§ **DATASET EXTRACT**:
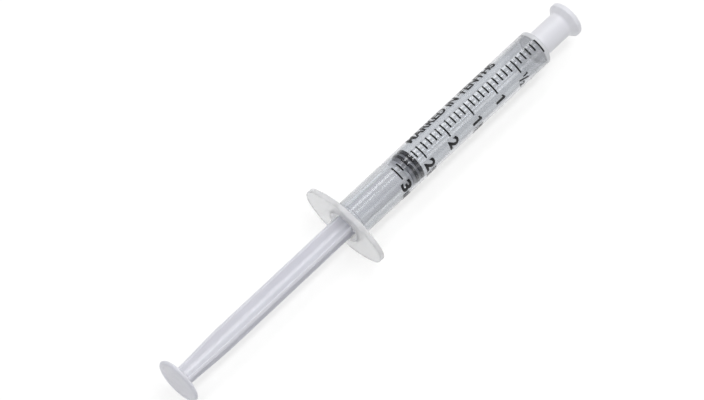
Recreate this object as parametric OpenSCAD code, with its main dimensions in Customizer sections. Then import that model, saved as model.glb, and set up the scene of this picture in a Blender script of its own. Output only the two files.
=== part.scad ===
// Oral syringe, 3 ml: a flanged barrel with an oral nozzle, a cross-ribbed plunger rod,
// a rubber stopper snapped on the rod's head, and a push-on tip cap.
// Millimetres. The syringe lies along X with its nozzle towards +X, and rests on the lower
// flat of its finger flange. The origin is on the axis, at the flange's front face.

/* [Barrel] */
// Bore diameter of the barrel
bore_d = 8.66; // [8.2:0.01:12]
// Wall thickness of the barrel's tube
barrel_wall = 0.62; // [0.45:0.01:1.5]
// Length from the flange's rear face to the front shoulder
barrel_len = 70.3; // [62:0.1:110]
// Thickness of the wall that closes the front of the bore
front_wall = 1.1; // [0.8:0.1:2.5]
// Radius of the round on the barrel's front edge
shoulder_round = 0.35; // [0.1:0.05:0.45]
// How far the retaining bead stands into the bore
bead_height = 0.14; // [0.08:0.01:0.2]
// Radius of the retaining bead's own section
bead_round = 0.35; // [0.25:0.01:0.4]
// Distance from the flange's rear face to the retaining bead
bead_setback = 3.3; // [2.5:0.1:6]

/* [Finger flange] */
// Length of the oval flange, tip to tip
flange_len = 25; // [21:0.1:40]
// Width of the flange across its two rest flats
flange_width = 14.4; // [13.2:0.1:20]
// Thickness of the flange
flange_t = 1.5; // [1:0.1:3]
// Radius of the flange's rounded tips
flange_tip_r = 4.5; // [3:0.1:5.5]
// Depth of the flat cut on each long side of the oval
flange_flat = 0.2; // [0.05:0.05:0.5]

/* [Nozzle] */
// Diameter of the nozzle at the shoulder
nozzle_base_d = 5.0; // [4.2:0.1:6]
// Diameter of the nozzle at its end
nozzle_tip_d = 4.3; // [3.4:0.1:5]
// Length of the nozzle
nozzle_len = 8.6; // [6:0.1:14]
// Diameter of the channel through the nozzle
channel_d = 2.0; // [1:0.1:2.6]

/* [Stopper] */
// Width of the front sealing rib
front_rib = 1.2; // [0.8:0.1:2]
// Width of the groove between the sealing ribs
groove = 0.65; // [0.4:0.05:1.5]
// Width of the rear sealing rib
rear_rib = 0.85; // [0.6:0.05:2]
// Length of the skirt behind the rear sealing rib
skirt = 0.9; // [0.5:0.1:2]
// Depth of the groove and of the skirt below the sealing ribs
rib_relief = 0.38; // [0.2:0.02:0.6]
// Radius of the round on the stopper's front edge
face_round = 0.3; // [0.1:0.05:0.4]
// Radius of the small rounds on the sealing ribs
rib_round = 0.15; // [0.05:0.05:0.2]
// Thickness of the stopper's front face over the rod's head
stopper_face = 1.0; // [0.7:0.1:2]

/* [Plunger rod] */
// Width across two opposite ribs of the rod
rib_span = 6.5; // [5:0.1:7.5]
// Thickness of each rib
rib_t = 1.1; // [0.8:0.1:1.6]
// Radius of the round core where the ribs meet
core_r = 1.15; // [0.9:0.05:1.8]
// Width across two opposite ribs where they meet the thumb disc
rib_span_rear = 5.1; // [4:0.1:6]
// Length over which the ribs narrow towards the thumb disc
rib_taper = 14.5; // [8:0.5:24]
// Gap left between the thumb disc and the flange with the plunger pushed home
thumb_gap = 11.6; // [8:0.1:20]
// Diameter of the thumb disc
thumb_d = 12.5; // [10:0.1:14]
// Thickness of the thumb disc
thumb_t = 1.1; // [0.8:0.1:2]
// Thickness of the plate behind the stopper
plate_t = 0.9; // [0.6:0.1:2]
// Diameter of the snap head inside the stopper
head_d = 4.6; // [3.6:0.1:5.2]
// Thickness of the snap head
head_t = 0.9; // [0.6:0.1:1.2]
// Radius of the round on the snap head's leading edge
head_round = 0.3; // [0.1:0.05:0.5]
// Diameter of the neck behind the snap head
neck_d = 3.0; // [2:0.1:3.2]
// Turn of the ribs about the axis, from the flange's long axis
rib_turn = 45; // [0:1:90]

/* [Tip cap] */
// Outer diameter of the cap's tube
cap_d = 7.0; // [6.6:0.1:9]
// Solid length of the cap beyond its socket
cap_end_t = 3.1; // [2.7:0.1:6]
// Diameter of the grip rim at the closed end
rim_d = 9.8; // [8:0.1:9.9]
// Thickness of the grip rim
rim_t = 1.3; // [0.8:0.1:2.5]
// Radius of the round on the rim's closed end
rim_round = 0.4; // [0.1:0.05:0.6]

/* [Fits and pose] */
// Radial clearance of the stopper's sealing ribs in the bore
seal_fit = 0.02; // [0.01:0.01:0.04]
// Clearance all round the snap head and its neck inside the stopper
head_clear = 0.1; // [0.05:0.01:0.2]
// Radial clearance of the plate behind the stopper inside the bead
plate_clear = 0.3; // [0.2:0.05:0.8]
// Radial clearance of the cap's socket on the nozzle
cap_fit = 0.04; // [0.02:0.01:0.08]
// Gap between the cap and the barrel, at the shoulder and at the nozzle's end
cap_gap = 0.1; // [0.05:0.05:0.5]
// Dose in front of the stopper as stored, in ml
dose_ml = 2.64; // [0:0.01:3]

/* [Hidden] */
$fn = 96;

bore_r = bore_d / 2;
barrel_r = bore_r + barrel_wall;

// Places along the axis
flange_rear_x = -flange_t;
shoulder_x = barrel_len - flange_t;
bore_end_x = shoulder_x - front_wall;
bead_x = flange_rear_x + bead_setback;
mm3_per_ml = 1000;
dose_len = dose_ml * mm3_per_ml / (PI * bore_r * bore_r);
stopper_front_x = bore_end_x - dose_len;
plunger_len = bore_end_x - flange_rear_x + thumb_gap;
thumb_front_x = stopper_front_x - plunger_len;

// Stopper
seal_r = bore_r - seal_fit;
relief_r = seal_r - rib_relief;
stopper_len = front_rib + groove + rear_rib + skirt;
stopper_rear_x = stopper_front_x - stopper_len;
cavity_len = head_t + 2 * head_clear;
cavity_front_x = stopper_front_x - stopper_face;
cavity_rear_x = cavity_front_x - cavity_len;

// Plunger rod
head_front_x = cavity_front_x - head_clear;
plate_front_x = stopper_rear_x - head_clear;
plate_r = bore_r - bead_height - plate_clear;
rib_front_x = plate_front_x - plate_t;
taper_front_x = thumb_front_x + rib_taper;

// Tip cap
nozzle_end_x = shoulder_x + nozzle_len;
socket_end_x = nozzle_end_x + cap_gap;
cap_open_x = shoulder_x + cap_gap;
cap_end_x = socket_end_x + cap_end_t;
rim_rear_x = cap_end_x - rim_t;
flare = (rim_d - cap_d) / 2;

// Pieces run a little way into each other before they are joined
lap = 0.2;
// Cuts run this far past the faces that they open
past = 1;

// Round bar along X, from x1 to x2
module bar(x1, x2, r) {
    translate([x1, 0, 0])
        rotate([0, 90, 0])
            cylinder(h = x2 - x1, r = r);
}

// Tapered round bar along X, from radius r1 at x1 to radius r2 at x2
module taper(x1, x2, r1, r2) {
    translate([x1, 0, 0])
        rotate([0, 90, 0])
            cylinder(h = x2 - x1, r1 = r1, r2 = r2);
}

// Disc along X whose edge is a full round
module round_disc(x1, x2, r) {
    edge = (x2 - x1) / 2;
    translate([x1, 0, 0])
        rotate([0, 90, 0])
            rotate_extrude() {
                square([r - edge, 2 * edge]);
                intersection() {
                    translate([r - edge, edge])
                        circle(r = edge);
                    translate([r - edge - lap, 0])
                        square([edge + lap, 2 * edge]);
                }
            }
}

// Disc along X with rounded edges of the radius given, on one or both faces
module soft_disc(x1, x2, r, round_rear, round_front) {
    t = x2 - x1;
    translate([x1, 0, 0])
        rotate([0, 90, 0])
            rotate_extrude() {
                translate([0, round_rear])
                    square([r, t - round_rear - round_front]);
                square([r - max(round_rear, round_front), t]);
                if (round_rear > 0)
                    intersection() {
                        translate([r - round_rear, round_rear])
                            circle(r = round_rear);
                        square([r, t]);
                    }
                if (round_front > 0)
                    intersection() {
                        translate([r - round_front, t - round_front])
                            circle(r = round_front);
                        square([r, t]);
                    }
            }
}

// Outline of the flange: a four-centre oval with a flat on each long side.
// Its length runs along Y and its width along X here.
module flange_outline() {
    half_w = flange_width / 2 + flange_flat;
    half_l = flange_len / 2;
    tip_y = half_l - flange_tip_r;
    // Radius of the long sides, from their tangency with the tip circles
    side_r = (half_w * half_w + tip_y * tip_y - flange_tip_r * flange_tip_r)
        / (2 * (half_w - flange_tip_r));
    // Where the side arcs meet the tip circles
    meet = side_r / (side_r - flange_tip_r);
    meet_y = tip_y * meet;
    intersection() {
        union() {
            intersection() {
                translate([half_w - side_r, 0])
                    circle(r = side_r);
                translate([side_r - half_w, 0])
                    circle(r = side_r);
                square([2 * half_w + past, 2 * meet_y], center = true);
            }
            for (end = [-1, 1])
                translate([0, end * tip_y])
                    circle(r = flange_tip_r);
        }
        square([flange_width, flange_len + past], center = true);
    }
}

// Barrel: finger flange, tube, retaining bead, closed front and oral nozzle
module barrel() {
    color([0.86, 0.88, 0.90])
        difference() {
            union() {
                difference() {
                    union() {
                        translate([flange_rear_x, 0, 0])
                            rotate([0, 90, 0])
                                linear_extrude(height = flange_t)
                                    flange_outline();
                        soft_disc(flange_rear_x + lap, shoulder_x, barrel_r, 0, shoulder_round);
                    }
                    bar(flange_rear_x - past, bore_end_x, bore_r);
                }
                translate([bead_x, 0, 0])
                    rotate([0, 90, 0])
                        rotate_extrude()
                            translate([bore_r - bead_height + bead_round, 0])
                                circle(r = bead_round);
                taper(shoulder_x - lap, nozzle_end_x, nozzle_base_d / 2, nozzle_tip_d / 2);
            }
            bar(bore_end_x - lap, nozzle_end_x + past, channel_d / 2);
        }
}

// Stopper: two sealing ribs and a skirt, hollow for the rod's snap head
module stopper() {
    front_groove_x = stopper_front_x - front_rib;
    rear_rib_x = front_groove_x - groove;
    skirt_x = rear_rib_x - rear_rib;
    color([0.20, 0.20, 0.22])
        difference() {
            union() {
                bar(stopper_rear_x, stopper_front_x - lap, relief_r);
                soft_disc(front_groove_x, stopper_front_x, seal_r, rib_round, face_round);
                soft_disc(skirt_x, rear_rib_x, seal_r, rib_round, rib_round);
            }
            bar(cavity_rear_x, cavity_front_x, head_d / 2 + head_clear);
            bar(stopper_rear_x - past, cavity_front_x - lap, neck_d / 2 + head_clear);
        }
}

// One pair of opposite ribs as a flat blade along X, narrowed towards the thumb disc
module rib_blade() {
    half = rib_span / 2;
    half_rear = rib_span_rear / 2;
    translate([0, rib_t / 2, 0])
        rotate([90, 0, 0])
            linear_extrude(height = rib_t)
                polygon([
                    [thumb_front_x - lap, -half_rear],
                    [taper_front_x, -half],
                    [rib_front_x + lap, -half],
                    [rib_front_x + lap, half],
                    [taper_front_x, half],
                    [thumb_front_x - lap, half_rear]
                ]);
}

// Plunger rod: thumb disc, four ribs, plate behind the stopper and snap head
module plunger_rod() {
    color([0.82, 0.83, 0.88])
        union() {
            round_disc(thumb_front_x - thumb_t, thumb_front_x, thumb_d / 2);
            for (turn = [0, 90])
                rotate([rib_turn + turn, 0, 0])
                    rib_blade();
            bar(thumb_front_x - lap, rib_front_x + lap, core_r);
            bar(rib_front_x, plate_front_x, plate_r);
            bar(plate_front_x - lap, head_front_x - head_t + lap, neck_d / 2);
            soft_disc(head_front_x - head_t, head_front_x, head_d / 2, 0, head_round);
        }
}

// Tip cap: tube with a tapered socket for the nozzle, closed by a flared grip rim
module tip_cap() {
    color([0.88, 0.89, 0.91])
        difference() {
            union() {
                bar(cap_open_x, cap_end_x - lap, cap_d / 2);
                taper(rim_rear_x - flare, rim_rear_x, cap_d / 2, rim_d / 2);
                soft_disc(rim_rear_x, cap_end_x, rim_d / 2, 0, rim_round);
            }
            taper(shoulder_x, nozzle_end_x, nozzle_base_d / 2 + cap_fit, nozzle_tip_d / 2 + cap_fit);
            bar(nozzle_end_x - lap, socket_end_x, nozzle_tip_d / 2 + cap_fit);
        }
}

barrel();
stopper();
plunger_rod();
tip_cap();
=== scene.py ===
import math

import bmesh
import bpy
from mathutils import Matrix, Vector


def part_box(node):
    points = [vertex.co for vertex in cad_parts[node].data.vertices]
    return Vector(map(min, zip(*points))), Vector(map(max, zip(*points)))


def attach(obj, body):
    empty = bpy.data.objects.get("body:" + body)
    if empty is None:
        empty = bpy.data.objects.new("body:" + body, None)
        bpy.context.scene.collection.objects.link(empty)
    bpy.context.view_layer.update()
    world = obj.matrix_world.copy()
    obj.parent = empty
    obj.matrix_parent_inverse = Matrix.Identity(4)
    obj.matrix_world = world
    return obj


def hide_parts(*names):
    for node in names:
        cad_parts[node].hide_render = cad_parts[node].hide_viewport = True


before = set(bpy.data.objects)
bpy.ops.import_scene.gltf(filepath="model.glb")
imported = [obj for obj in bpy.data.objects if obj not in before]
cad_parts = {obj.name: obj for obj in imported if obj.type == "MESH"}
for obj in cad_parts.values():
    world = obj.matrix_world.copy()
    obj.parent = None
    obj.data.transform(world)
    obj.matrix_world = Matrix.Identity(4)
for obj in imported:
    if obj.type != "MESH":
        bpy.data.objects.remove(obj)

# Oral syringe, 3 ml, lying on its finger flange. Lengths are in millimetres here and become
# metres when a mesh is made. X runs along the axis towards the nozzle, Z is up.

MM = 0.001
TAU = 2 * math.pi
QUARTER = math.pi / 2


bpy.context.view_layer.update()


def node_box(node):
    low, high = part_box(node)
    return low / MM, high / MM


barrel_low, barrel_high = node_box("barrel")
stopper_low, stopper_high = node_box("stopper")
rod_low, rod_high = node_box("plunger_rod")
cap_low, cap_high = node_box("tip_cap")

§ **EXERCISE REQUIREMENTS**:
Please print exactly, and only, the lines from the line with "flared grip rim" to the line with "obj.parent = empty", both included.

§ **WRITTEN REPLY**:
// Tip cap: tube with a tapered socket for the nozzle, closed by a flared grip rim
module tip_cap() {
    color([0.88, 0.89, 0.91])
        difference() {
            union() {
                bar(cap_open_x, cap_end_x - lap, cap_d / 2);
                taper(rim_rear_x - flare, rim_rear_x, cap_d / 2, rim_d / 2);
                soft_disc(rim_rear_x, cap_end_x, rim_d / 2, 0, rim_round);
            }
            taper(shoulder_x, nozzle_end_x, nozzle_base_d / 2 + cap_fit, nozzle_tip_d / 2 + cap_fit);
            bar(nozzle_end_x - lap, socket_end_x, nozzle_tip_d / 2 + cap_fit);
        }
}

barrel();
stopper();
plunger_rod();
tip_cap();
=== scene.py ===
import math

import bmesh
import bpy
from mathutils import Matrix, Vector


def part_box(node):
    points = [vertex.co for vertex in cad_parts[node].data.vertices]
    return Vector(map(min, zip(*points))), Vector(map(max, zip(*points)))


def attach(obj, body):
    empty = bpy.data.objects.get("body:" + body)
    if empty is None:
        empty = bpy.data.objects.new("body:" + body, None)
        bpy.context.scene.collection.objects.link(empty)
    bpy.context.view_layer.update()
    world = obj.matrix_world.copy()
    obj.parent = empty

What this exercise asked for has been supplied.